Last year, Canada’s House of Commons under Liberal Prime Minister Justin Trudeau, declared the residential schools to be formally defined as a “genocide” despite no indication that was the case.   

Despite the lack of real evidence, Trudeau has failed to apologize for accusing the Catholic Church of abusing and murdering Indigenous children at residential schools.

Trudeau in 2021 waited weeks before acknowledging the church vandalism, and when he did speak, said it is “understandable” that churches have been burned while acknowledging it to be “unacceptable and wrong.”  He later also demanded that Pope Francis apologize for the Church’s role in operating the now-defunct, government-mandated school program.  

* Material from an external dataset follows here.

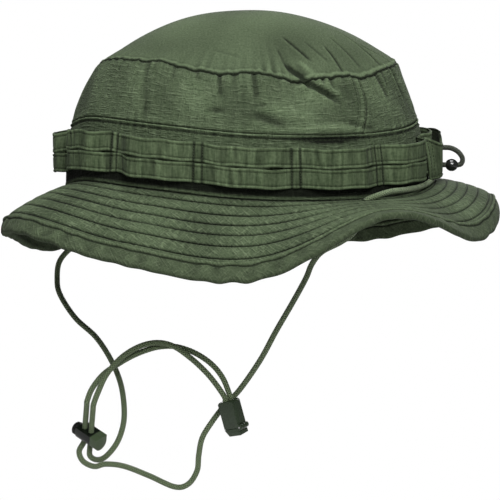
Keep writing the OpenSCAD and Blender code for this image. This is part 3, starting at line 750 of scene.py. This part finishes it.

Viersen condemned the decision to end the debate, saying, “On Oct. 24, I introduced a motion at the Indigenous and Northern Affairs Committee where I serve as a member to condemn the arson attacks on over 80 churches across Canada, extend condolences to local affected communities, and call for the perpetrators to be brought to justice.” 

“These losses of church buildings have been devastating to these communities as these churches are places of milestones—weddings, funerals, baptisms,” he added. 

“Many of the arson incidents targeted churches on First Nations territory, including St. Bernard Catholic Church in Grouard, Alberta which was completely engulfed in flames earlier this year as a result of an arson,” Viersen explained.  

“In my community this past summer, Grouard, the St. Bernard church, one of the oldest churches in Alberta, was burned down,” he said. “Community members were gathered there – many from Kapawe’no First Nation – remembered the funerals, the baptisms and the weddings that had taken place in that community.”